Polygon Wood Cemetery is an example of a small battlefield cemetery with the graves left as they were dug during the War. As a result, the graves are arranged in an irregular pattern reflecting the chaos of retrieving and burying the dead in the midst of battle.

We finished our outward cycle at the Tyne Cot cemetery, the largest Commonwealth Cemetery in the world.

We head back to Ypres at 7.30pm as we want to see the ceremony of the Last Post but stop briefly at the recently erected Scottish Monument which was erected in 2006.


We arrive back in Ypres to witness the ceremony of the Last Post. Every evening since the end of the war (apart from the years of German occupation in WWII), the local Fire Brigade have played the Last Post at the Menin Gate which has inscribed on it the names of the 54,896 soldiers of the British Commonwealth who were reported missing between the beginning of the war and the 16 August 1916. These soldiers therefore have no known grave. The names of a  further 34,957 soldiers missing between 17 August 1916 and the end of the War are inscribed on a wall at Tyne Cot Cemetery.

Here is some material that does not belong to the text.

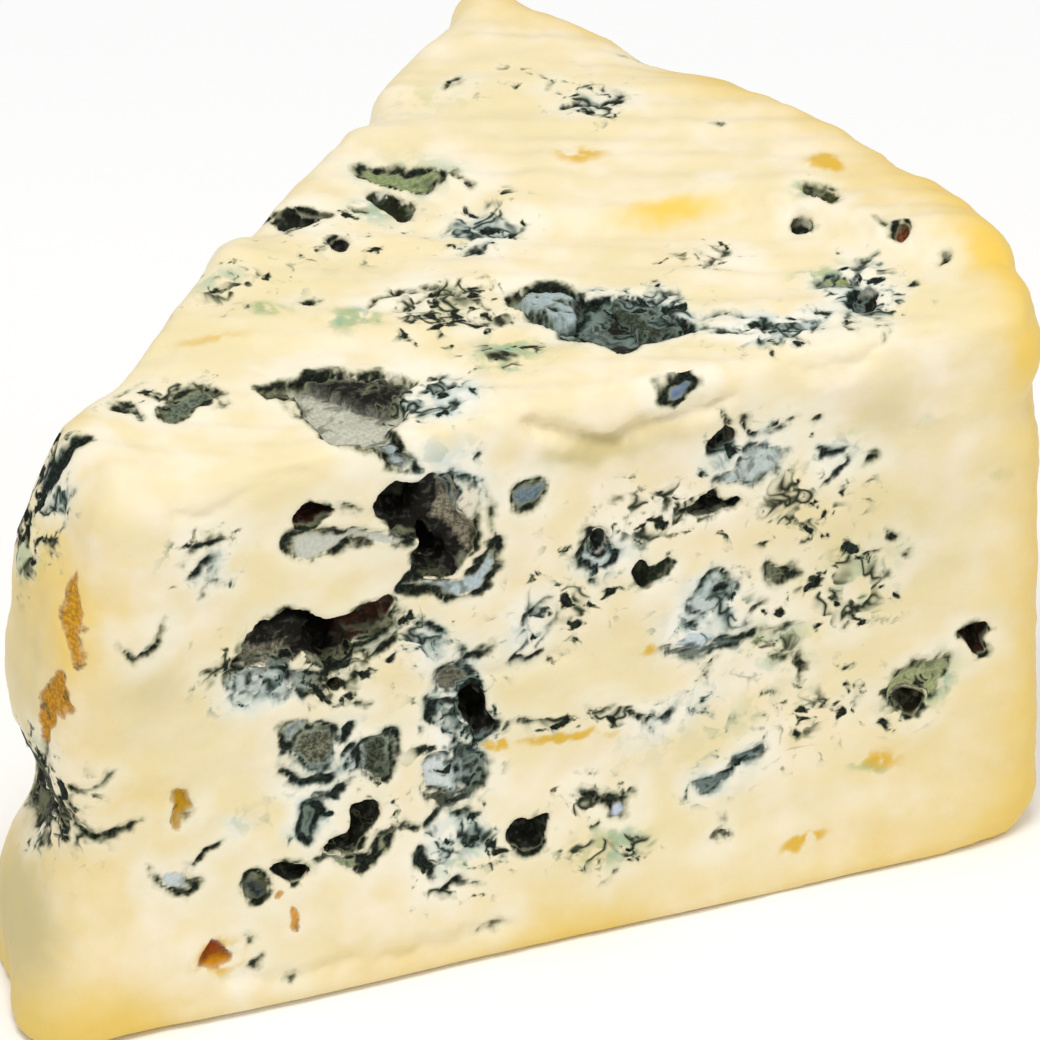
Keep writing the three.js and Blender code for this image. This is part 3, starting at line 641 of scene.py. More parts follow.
# Lines of mould: the face, the width, and the places they run through
VEINS = {
    "front": [
        (1.2, [(64, 72), (65, 68), (65.5, 64), (67.5, 63)]),
        (0.8, [(64, 75), (64.5, 78)]),
        (0.8, [(44.5, 72), (46, 71.5), (50, 71)]),
        (0.9, [(53.5, 55.5), (56, 53), (59, 50.5), (58, 48)]),
        (1.3, [(57.5, 50), (58.5, 47.5), (57, 46.5)]),
        (1.2, [(46.5, 48.5), (47.5, 46.5), (46, 45)]),
        (1.4, [(42.5, 43.5), (45.5, 43), (49, 42)]),
        (1, [(46.5, 47), (48, 48), (48.5, 50)]),
        (2, [(27, 52.5), (28.5, 51)]),
        (0.9, [(30.5, 50.5), (31.5, 48), (30.5, 46.5), (33, 46)]),
        (1.4, [(60, 45), (63, 46), (65.5, 47)]),
        (1.2, [(62.5, 45.5), (61, 47.5)]),
        (1.5, [(57, 41), (57, 38), (58, 35.5)]),
        (1.2, [(67, 33.5), (70, 34), (72.5, 33)]),
        (1, [(78, 34.5), (80, 33), (82, 34)]),
        (1, [(83, 32.5), (86, 31.5), (89.5, 30.5), (90.5, 32.5)]),
        (0.9, [(86, 30.5), (87, 29)]),
        (2.2, [(37, 37), (37, 34), (39.5, 32), (42.5, 32), (44.5, 33.5)]),
        (1.6, [(45, 36.5), (45.5, 38), (47, 38.5)]),
        (1.8, [(50.5, 37), (52.5, 36), (53, 33)]),
        (2.2, [(46.5, 31), (44, 29.5), (41.5, 29)]),
        (1.4, [(39.5, 19.5), (42.5, 20.5)]),
        (1.8, [(51.5, 22.5), (53.5, 22.5), (55.5, 21.5)]),
        (1.3, [(30.5, 11), (32, 11.5)]),
        (0.9, [(24, 69), (25, 70)]),
        (1.9, [(25, 70.5), (26, 70.5), (27.5, 70.5), (29, 71), (31, 71)]),
        (2.1, [(25.5, 67), (27.5, 68), (29, 68.5)]),
        (1.1, [(27.5, 68), (28, 65.5), (31, 64.5)]),
        (0.7, [(28, 65.5), (27, 63)]),
        (1.3, [(96, 76), (97, 74), (97, 72.5)]),
        (0.9, [(100, 73.5), (101, 71), (104, 71.5), (107.5, 72.5)]),
        (1.2, [(99.5, 74.5), (100, 73)]),
        (1, [(97.5, 64.5), (102.5, 64.5), (105.5, 68)]),
        (1.3, [(88, 61.5), (89, 64)]),
        (1.2, [(90.5, 61), (92.5, 61.5)]),
        (0.9, [(95.5, 63.5), (96, 65.5)]),
        (1.6, [(109.5, 70.5), (110.5, 71)]),
        (1.4, [(110, 66.5), (111.5, 65.5), (114, 66.5)]),
        (1.2, [(110.5, 61.5), (112.5, 63), (114.5, 66)]),
        (1.4, [(116, 63.5), (118, 64.5)]),
        (1.3, [(84, 58.5), (86.5, 58.5)]),
        (1.3, [(79, 54), (79.5, 53.5)]),
        (1.2, [(80.5, 52.5), (81, 52)]),
        (1.8, [(95.5, 48), (97, 49), (99, 50)]),
        (1.3, [(91.5, 44), (93, 45)]),
        (1.7, [(98.5, 41), (100.5, 40.5), (101.5, 41)]),
        (1.2, [(99.5, 42.5), (101.5, 45), (103, 46)]),
        (1, [(94, 35.5), (96.5, 37.5)]),
        (1.1, [(68.5, 44), (70.5, 47), (70, 50.5), (72.5, 52), (75.5, 52)]),
        (1.6, [(68, 43.5), (71, 43.5), (72.5, 44.5)]),
        (1, [(71.5, 45.5), (74, 49), (75, 51.5)]),
        (0.8, [(102.5, 40.5), (105, 41), (107.5, 41)]),
        (0.9, [(103, 37), (105.5, 36), (107.5, 37)]),
        (1.3, [(107.5, 37), (108, 34), (108, 31)]),
        (1.2, [(109, 47.5), (111, 46.5)]),
        (1.3, [(111.5, 45), (113, 43.5)]),
        (1.4, [(114, 40.5), (114, 38.5)]),
        (1.2, [(116.5, 49.5), (118.5, 50)]),
        (1.2, [(119.5, 52.5), (120.5, 51.5)]),
        (1, [(121.5, 49), (122.5, 48.5)]),
        (1.2, [(119, 45.5), (120, 46)]),
        (1.3, [(122, 30), (124.5, 31), (127.5, 31.5)]),
        (1, [(118.5, 28), (120.5, 28)]),
        (0.9, [(115.5, 26.5), (116, 28.5)]),
        (1.2, [(97.5, 21), (99, 21.5)]),
        (2, [(76.5, 22.5), (78.5, 21.5), (80.5, 20), (82.5, 20)]),
        (1.2, [(83.5, 20.5), (84.5, 19.5)]),
        (1.6, [(56.5, 21), (57, 23), (58.5, 23.5)]),
        (1.4, [(59.5, 22), (61.5, 23), (63.5, 21)]),
        (1.2, [(62.5, 19.5), (63.5, 17.5)]),
        (2.4, [(55, 19), (55, 16.5), (56.5, 14)]),
        (1.7, [(57, 12), (59.5, 12.5), (61, 12), (63, 11.5)]),
        (1.1, [(79.5, 7), (82, 9)]),
        (1, [(97, 13.5), (97.5, 12.5)]),
        (1.1, [(62.5, 4.5), (64, 5.5), (66.5, 6)]),
        (1, [(64, 5.5), (65, 4)]),
        (1.6, [(31, 7), (33, 8)]),
        (1, [(36, 4), (37, 5)]),
        (1.6, [(9, 37.5), (11.5, 38), (12.5, 38.5), (14.5, 40.5)]),
        (1.1, [(15.5, 60), (16.5, 57.5), (18, 56), (19.5, 56.5), (21, 58), (22.5, 61.5)]),
        (1.5, [(8.5, 35.5), (10, 32.5), (11, 31), (12.5, 30.5), (15, 31), (18, 32)]),
        (1.3, [(18.5, 24.5), (19, 23), (20.5, 21), (22.5, 20), (24.5, 19.5), (25.5, 20.5), (24, 21.5),
            (23.5, 23)]),
        (1.5, [(23.5, 24), (25, 23.5), (26.5, 25), (27.5, 25.5), (29.5, 26)]),
        (0.8, [(23, 31), (24, 31), (25, 32)]),
    ],
    "top": [
        (1, [(40, 18.5), (42.5, 18), (45.5, 18.5), (50, 17)]),
        (1.5, [(59.5, 10), (62.5, 9.5), (65, 11)]),
        (1.4, [(61.5, 4.5), (63.5, 6)]),
        (1.7, [(66, 29.5), (69.5, 30.5), (73, 27)]),
        (1.3, [(69.5, 26), (71.5, 22.5), (73.5, 22)]),
        (1.8, [(51.5, 34.5), (54, 33.5)]),
        (1.5, [(97.5, 12), (100.5, 9.5), (104, 8)]),
        (1, [(80, 55), (81.5, 54)]),
        (1.6, [(80.5, 53), (82, 52.5)]),
        (1.1, [(65, 53), (68, 52)]),
        (1.5, [(74.5, 45.5), (77, 46), (79.5, 45)]),
        (1.5, [(79.5, 45), (80.5, 42), (83.5, 39.5)]),
        (1.3, [(80, 41), (78, 38.5), (75, 39)]),
        (1.1, [(82.5, 40.5), (85, 42.5)]),
        (1.3, [(98.5, 71), (100, 72.5)]),
        (1.6, [(99, 66), (101.5, 67), (103, 65)]),
        (1.5, [(103.5, 64), (107.5, 65.5), (106.5, 68)]),
        (1, [(116, 55), (117.5, 54.5)]),
        (1.1, [(104, 28.5), (106.5, 26), (107.5, 29)]),
        (1, [(105.5, 26.5), (103.5, 24.5)]),
        (1.4, [(106, 7.5), (106.5, 10)]),
        (1.2, [(131.5, 13), (133, 14.5)]),
        (1.6, [(136.5, 38), (138, 34)]),
        (1, [(86, 75), (88.5, 77.5)]),
        (1.3, [(111.5, 78), (114.5, 76.5), (118, 75)]),
        (1.6, [(35, 19), (35.5, 16.5), (34.5, 15)]),
        (1.2, [(22.5, 21), (24.5, 23), (27.5, 24)]),
        (1.5, [(125, 19), (122.5, 18), (120.5, 15.5), (120, 13)]),
        (0.9, [(122, 12), (123.5, 10), (122, 8)]),
        (1, [(119.5, 5.5), (117, 8)]),
        (1.2, [(116.5, 9), (115, 5), (116, 2)]),
        (0.9, [(120, 2.5), (118.5, 0.5)]),
        (0.8, [(126, 24), (127, 22), (128, 21)]),
        (0.9, [(97.5, 13), (102, 14), (105.5, 11.5)]),
        (0.8, [(105.5, 11.5), (107.5, 6.5), (109, 3)]),
        (1.4, [(104.5, 10), (105.5, 8.5), (105, 7)]),
        (0.9, [(110, 9), (112, 7.5), (110.5, 5)]),
        (1.2, [(79, 25), (81, 22), (84, 19.5), (86, 16)]),
        (0.9, [(80, 27), (83, 23.5), (85.5, 22)]),
        (1.5, [(59.5, 30), (62, 32), (65, 32.5), (69.5, 32), (73, 29), (74.5, 24)]),
    ],
    "tip": [
        (4.2, [(12.5, 82), (13, 79), (13.5, 76.5), (15, 73)]),
        (2.4, [(17, 80), (15.5, 77), (16.5, 73)]),
        (1.6, [(13.5, 71), (11.5, 72.5), (9, 75), (7.5, 77)]),
        (2.2, [(16.5, 70), (14.5, 68.5), (13, 67)]),
        (1.4, [(15.5, 66.5), (16.5, 64.5)]),
        (1.2, [(5.5, 42.5), (5, 40.5), (6, 38)]),
        (1.4, [(6, 29.5), (3.5, 28.5), (1.5, 29.5)]),
    ],
}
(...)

Cycled 37.44 km (but not counting towards sponsorship)
Busking earnings 0
No punctures

Friday, August 15, 2008

Cycle Day 24 To Lieges and on to Ypres

We get up early and head off to the village shop to get some food which we eat in the village square. Groups of racing cyclists enter the square every ten minutes and zoom out again at the other end. The Belgians are keen road cyclists.

We head off still not really knowing where we are going. We are behind schedule and want to spend some time in Ypres so decide that we will cycle to Liege and try and catch a train there. Liege is shut down for the day as it's a local holiday but we manage to find the rather futuristic new railway station that is still being constructed and caught a train to Brussels 
and onto Ypres.

Ypres is an amazing little town - more on the WWI history tomorrow - but the town centre features an the enormous restored Cloth Hall - fully restored after WWI. 

Here it is now.


And here it is after the WWI bombardment by the Germans.

We find the local campsite and pitch our tent beside lots of British tourists.